=== Supplied material ===
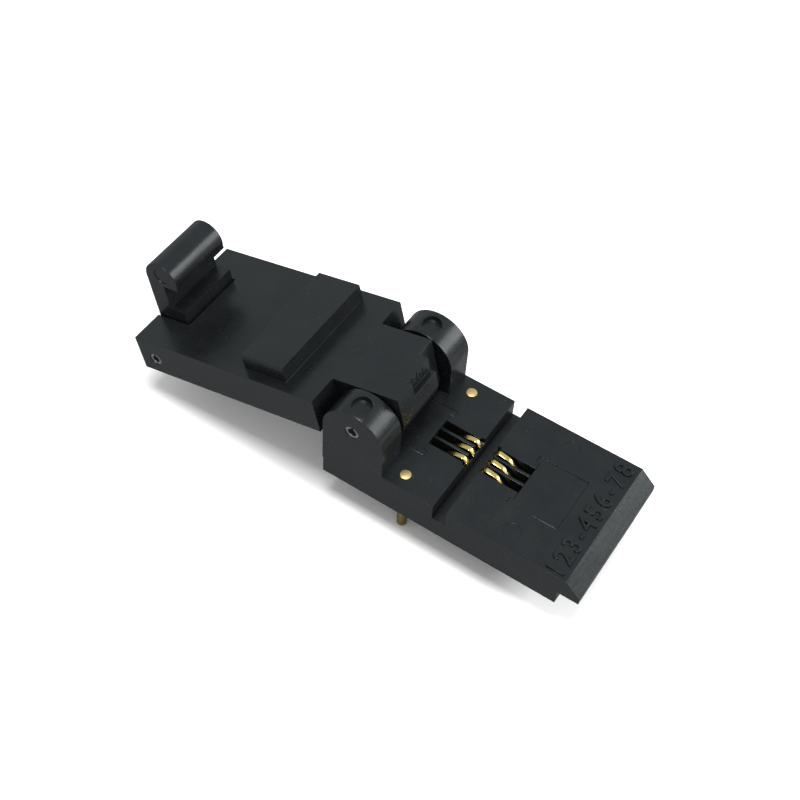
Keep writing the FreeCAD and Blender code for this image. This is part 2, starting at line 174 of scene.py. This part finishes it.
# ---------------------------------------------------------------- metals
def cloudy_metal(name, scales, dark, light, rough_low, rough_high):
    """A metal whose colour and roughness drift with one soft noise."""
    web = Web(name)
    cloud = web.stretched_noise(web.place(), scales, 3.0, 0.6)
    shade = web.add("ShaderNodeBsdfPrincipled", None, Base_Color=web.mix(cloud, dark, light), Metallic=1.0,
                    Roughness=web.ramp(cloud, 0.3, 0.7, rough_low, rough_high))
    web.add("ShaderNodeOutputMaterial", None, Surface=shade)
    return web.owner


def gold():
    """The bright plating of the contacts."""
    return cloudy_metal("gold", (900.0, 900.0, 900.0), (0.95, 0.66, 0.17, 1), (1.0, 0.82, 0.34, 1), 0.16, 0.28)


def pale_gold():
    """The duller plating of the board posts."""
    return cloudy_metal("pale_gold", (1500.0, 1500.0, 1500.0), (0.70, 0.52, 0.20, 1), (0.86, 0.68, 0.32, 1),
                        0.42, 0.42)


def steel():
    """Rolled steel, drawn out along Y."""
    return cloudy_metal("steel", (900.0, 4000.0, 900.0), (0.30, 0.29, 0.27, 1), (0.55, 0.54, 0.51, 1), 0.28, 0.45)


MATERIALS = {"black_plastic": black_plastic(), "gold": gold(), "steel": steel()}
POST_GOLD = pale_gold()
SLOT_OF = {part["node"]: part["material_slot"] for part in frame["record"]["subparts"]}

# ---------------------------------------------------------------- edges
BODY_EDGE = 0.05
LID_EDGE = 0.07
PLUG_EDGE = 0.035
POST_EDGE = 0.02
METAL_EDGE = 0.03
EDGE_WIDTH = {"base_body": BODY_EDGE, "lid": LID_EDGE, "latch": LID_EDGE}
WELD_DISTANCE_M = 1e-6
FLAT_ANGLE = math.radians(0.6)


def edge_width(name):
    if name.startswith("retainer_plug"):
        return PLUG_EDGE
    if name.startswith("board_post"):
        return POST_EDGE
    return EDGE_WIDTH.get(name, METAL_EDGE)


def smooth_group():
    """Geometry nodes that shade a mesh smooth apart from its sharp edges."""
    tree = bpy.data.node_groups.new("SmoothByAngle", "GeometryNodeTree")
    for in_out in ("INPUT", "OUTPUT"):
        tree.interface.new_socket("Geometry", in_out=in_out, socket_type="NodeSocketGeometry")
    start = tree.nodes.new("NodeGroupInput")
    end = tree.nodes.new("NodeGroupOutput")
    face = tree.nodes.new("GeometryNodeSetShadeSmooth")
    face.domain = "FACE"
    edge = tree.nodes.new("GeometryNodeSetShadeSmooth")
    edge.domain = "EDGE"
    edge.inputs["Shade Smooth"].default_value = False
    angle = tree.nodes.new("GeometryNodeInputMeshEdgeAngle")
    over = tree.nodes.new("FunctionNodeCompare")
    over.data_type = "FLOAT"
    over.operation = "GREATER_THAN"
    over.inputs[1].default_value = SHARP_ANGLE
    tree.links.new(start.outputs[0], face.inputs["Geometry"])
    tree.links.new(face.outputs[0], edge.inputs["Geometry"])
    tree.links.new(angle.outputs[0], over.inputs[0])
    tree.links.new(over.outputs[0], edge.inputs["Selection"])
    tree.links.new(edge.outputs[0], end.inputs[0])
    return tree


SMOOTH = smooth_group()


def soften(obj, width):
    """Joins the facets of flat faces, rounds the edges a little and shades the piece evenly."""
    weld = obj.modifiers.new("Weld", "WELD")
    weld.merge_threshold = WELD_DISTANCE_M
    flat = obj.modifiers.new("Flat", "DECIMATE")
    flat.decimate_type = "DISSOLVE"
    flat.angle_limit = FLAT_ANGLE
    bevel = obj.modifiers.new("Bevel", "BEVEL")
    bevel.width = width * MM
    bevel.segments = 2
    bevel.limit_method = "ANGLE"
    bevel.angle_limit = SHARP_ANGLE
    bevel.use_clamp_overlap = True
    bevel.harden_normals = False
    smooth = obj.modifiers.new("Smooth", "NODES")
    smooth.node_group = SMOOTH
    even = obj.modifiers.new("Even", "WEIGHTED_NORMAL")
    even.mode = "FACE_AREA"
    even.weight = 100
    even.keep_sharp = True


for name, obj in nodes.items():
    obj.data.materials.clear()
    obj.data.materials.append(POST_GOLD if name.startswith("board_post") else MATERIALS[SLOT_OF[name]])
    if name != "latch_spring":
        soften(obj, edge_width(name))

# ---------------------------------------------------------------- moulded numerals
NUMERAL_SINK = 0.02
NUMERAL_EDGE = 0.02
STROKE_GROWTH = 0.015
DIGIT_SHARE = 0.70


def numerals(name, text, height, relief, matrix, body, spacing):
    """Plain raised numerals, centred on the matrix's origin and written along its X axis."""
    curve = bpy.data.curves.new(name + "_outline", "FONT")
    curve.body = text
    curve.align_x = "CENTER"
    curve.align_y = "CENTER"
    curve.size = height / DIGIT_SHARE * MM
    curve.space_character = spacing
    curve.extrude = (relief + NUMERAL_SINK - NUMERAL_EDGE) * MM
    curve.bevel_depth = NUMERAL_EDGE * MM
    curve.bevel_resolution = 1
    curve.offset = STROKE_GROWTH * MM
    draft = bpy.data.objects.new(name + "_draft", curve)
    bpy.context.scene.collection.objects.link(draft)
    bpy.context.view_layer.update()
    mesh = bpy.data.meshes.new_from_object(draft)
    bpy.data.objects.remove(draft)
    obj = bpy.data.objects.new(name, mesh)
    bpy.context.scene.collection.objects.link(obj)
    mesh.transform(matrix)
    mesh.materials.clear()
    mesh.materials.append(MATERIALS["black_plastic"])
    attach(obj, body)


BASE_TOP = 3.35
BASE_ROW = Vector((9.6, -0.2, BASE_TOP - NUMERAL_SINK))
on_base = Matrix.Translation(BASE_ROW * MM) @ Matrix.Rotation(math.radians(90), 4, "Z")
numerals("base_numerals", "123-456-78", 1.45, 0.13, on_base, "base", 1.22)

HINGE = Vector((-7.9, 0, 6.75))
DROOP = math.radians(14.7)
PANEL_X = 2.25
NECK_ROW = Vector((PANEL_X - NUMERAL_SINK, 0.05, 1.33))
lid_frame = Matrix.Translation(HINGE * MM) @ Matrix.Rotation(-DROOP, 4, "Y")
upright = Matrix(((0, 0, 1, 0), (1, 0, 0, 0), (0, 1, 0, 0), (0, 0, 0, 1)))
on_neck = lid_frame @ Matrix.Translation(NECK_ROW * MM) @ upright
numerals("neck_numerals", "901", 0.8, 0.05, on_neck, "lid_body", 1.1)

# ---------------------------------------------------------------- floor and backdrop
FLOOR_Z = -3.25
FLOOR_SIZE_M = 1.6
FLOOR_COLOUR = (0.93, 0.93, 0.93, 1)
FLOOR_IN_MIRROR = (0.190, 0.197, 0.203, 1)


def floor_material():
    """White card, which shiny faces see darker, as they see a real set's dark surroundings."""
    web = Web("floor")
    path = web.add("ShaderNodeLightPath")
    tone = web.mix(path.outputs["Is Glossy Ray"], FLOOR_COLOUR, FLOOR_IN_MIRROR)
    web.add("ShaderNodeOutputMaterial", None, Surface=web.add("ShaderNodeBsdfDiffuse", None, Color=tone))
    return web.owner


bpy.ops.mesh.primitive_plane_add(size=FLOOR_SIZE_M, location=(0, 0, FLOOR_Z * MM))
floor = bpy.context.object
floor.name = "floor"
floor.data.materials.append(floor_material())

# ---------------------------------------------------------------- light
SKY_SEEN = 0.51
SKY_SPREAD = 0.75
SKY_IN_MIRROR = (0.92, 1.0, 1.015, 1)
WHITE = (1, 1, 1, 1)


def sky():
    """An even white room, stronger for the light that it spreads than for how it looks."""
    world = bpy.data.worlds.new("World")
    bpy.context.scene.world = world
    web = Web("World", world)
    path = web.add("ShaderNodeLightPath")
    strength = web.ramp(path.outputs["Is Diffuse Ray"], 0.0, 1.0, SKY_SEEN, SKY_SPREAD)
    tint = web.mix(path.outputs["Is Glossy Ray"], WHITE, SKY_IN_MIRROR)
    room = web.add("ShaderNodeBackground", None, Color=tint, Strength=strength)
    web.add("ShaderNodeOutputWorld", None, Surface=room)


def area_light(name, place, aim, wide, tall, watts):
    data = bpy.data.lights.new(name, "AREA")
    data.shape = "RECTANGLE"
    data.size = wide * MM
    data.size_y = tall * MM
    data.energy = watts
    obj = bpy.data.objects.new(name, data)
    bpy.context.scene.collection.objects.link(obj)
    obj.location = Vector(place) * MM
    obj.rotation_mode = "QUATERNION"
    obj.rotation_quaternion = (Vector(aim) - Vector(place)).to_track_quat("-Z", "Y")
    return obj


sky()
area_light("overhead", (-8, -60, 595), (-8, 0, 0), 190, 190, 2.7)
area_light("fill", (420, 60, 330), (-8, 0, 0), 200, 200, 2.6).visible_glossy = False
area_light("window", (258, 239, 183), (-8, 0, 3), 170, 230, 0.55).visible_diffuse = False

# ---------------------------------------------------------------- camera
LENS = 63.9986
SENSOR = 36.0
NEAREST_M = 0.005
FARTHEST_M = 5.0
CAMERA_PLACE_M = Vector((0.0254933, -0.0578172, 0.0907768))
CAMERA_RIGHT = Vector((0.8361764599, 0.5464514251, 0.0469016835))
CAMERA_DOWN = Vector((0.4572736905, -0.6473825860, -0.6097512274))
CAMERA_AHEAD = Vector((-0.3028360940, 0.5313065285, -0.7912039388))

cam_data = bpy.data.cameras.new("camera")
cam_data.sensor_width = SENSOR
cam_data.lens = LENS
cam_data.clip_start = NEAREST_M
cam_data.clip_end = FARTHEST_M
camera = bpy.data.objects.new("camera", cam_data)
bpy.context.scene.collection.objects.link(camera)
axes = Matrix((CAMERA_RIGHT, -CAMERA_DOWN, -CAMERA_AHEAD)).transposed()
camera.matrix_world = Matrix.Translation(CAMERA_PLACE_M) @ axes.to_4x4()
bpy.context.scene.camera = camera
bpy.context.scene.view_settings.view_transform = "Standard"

=== Exercise ===
Begin with the line containing "attach(obj, body)", end with the line containing "WHITE = (1, 1, 1, 1)", and transcribe exactly every line in that span, with nothing added.

=== Answer to the exercise ===
    attach(obj, body)


BASE_TOP = 3.35
BASE_ROW = Vector((9.6, -0.2, BASE_TOP - NUMERAL_SINK))
on_base = Matrix.Translation(BASE_ROW * MM) @ Matrix.Rotation(math.radians(90), 4, "Z")
numerals("base_numerals", "123-456-78", 1.45, 0.13, on_base, "base", 1.22)

HINGE = Vector((-7.9, 0, 6.75))
DROOP = math.radians(14.7)
PANEL_X = 2.25
NECK_ROW = Vector((PANEL_X - NUMERAL_SINK, 0.05, 1.33))
lid_frame = Matrix.Translation(HINGE * MM) @ Matrix.Rotation(-DROOP, 4, "Y")
upright = Matrix(((0, 0, 1, 0), (1, 0, 0, 0), (0, 1, 0, 0), (0, 0, 0, 1)))
on_neck = lid_frame @ Matrix.Translation(NECK_ROW * MM) @ upright
numerals("neck_numerals", "901", 0.8, 0.05, on_neck, "lid_body", 1.1)

# ---------------------------------------------------------------- floor and backdrop
FLOOR_Z = -3.25
FLOOR_SIZE_M = 1.6
FLOOR_COLOUR = (0.93, 0.93, 0.93, 1)
FLOOR_IN_MIRROR = (0.190, 0.197, 0.203, 1)


def floor_material():
    """White card, which shiny faces see darker, as they see a real set's dark surroundings."""
    web = Web("floor")
    path = web.add("ShaderNodeLightPath")
    tone = web.mix(path.outputs["Is Glossy Ray"], FLOOR_COLOUR, FLOOR_IN_MIRROR)
    web.add("ShaderNodeOutputMaterial", None, Surface=web.add("ShaderNodeBsdfDiffuse", None, Color=tone))
    return web.owner


bpy.ops.mesh.primitive_plane_add(size=FLOOR_SIZE_M, location=(0, 0, FLOOR_Z * MM))
floor = bpy.context.object
floor.name = "floor"
floor.data.materials.append(floor_material())

# ---------------------------------------------------------------- light
SKY_SEEN = 0.51
SKY_SPREAD = 0.75
SKY_IN_MIRROR = (0.92, 1.0, 1.015, 1)
WHITE = (1, 1, 1, 1)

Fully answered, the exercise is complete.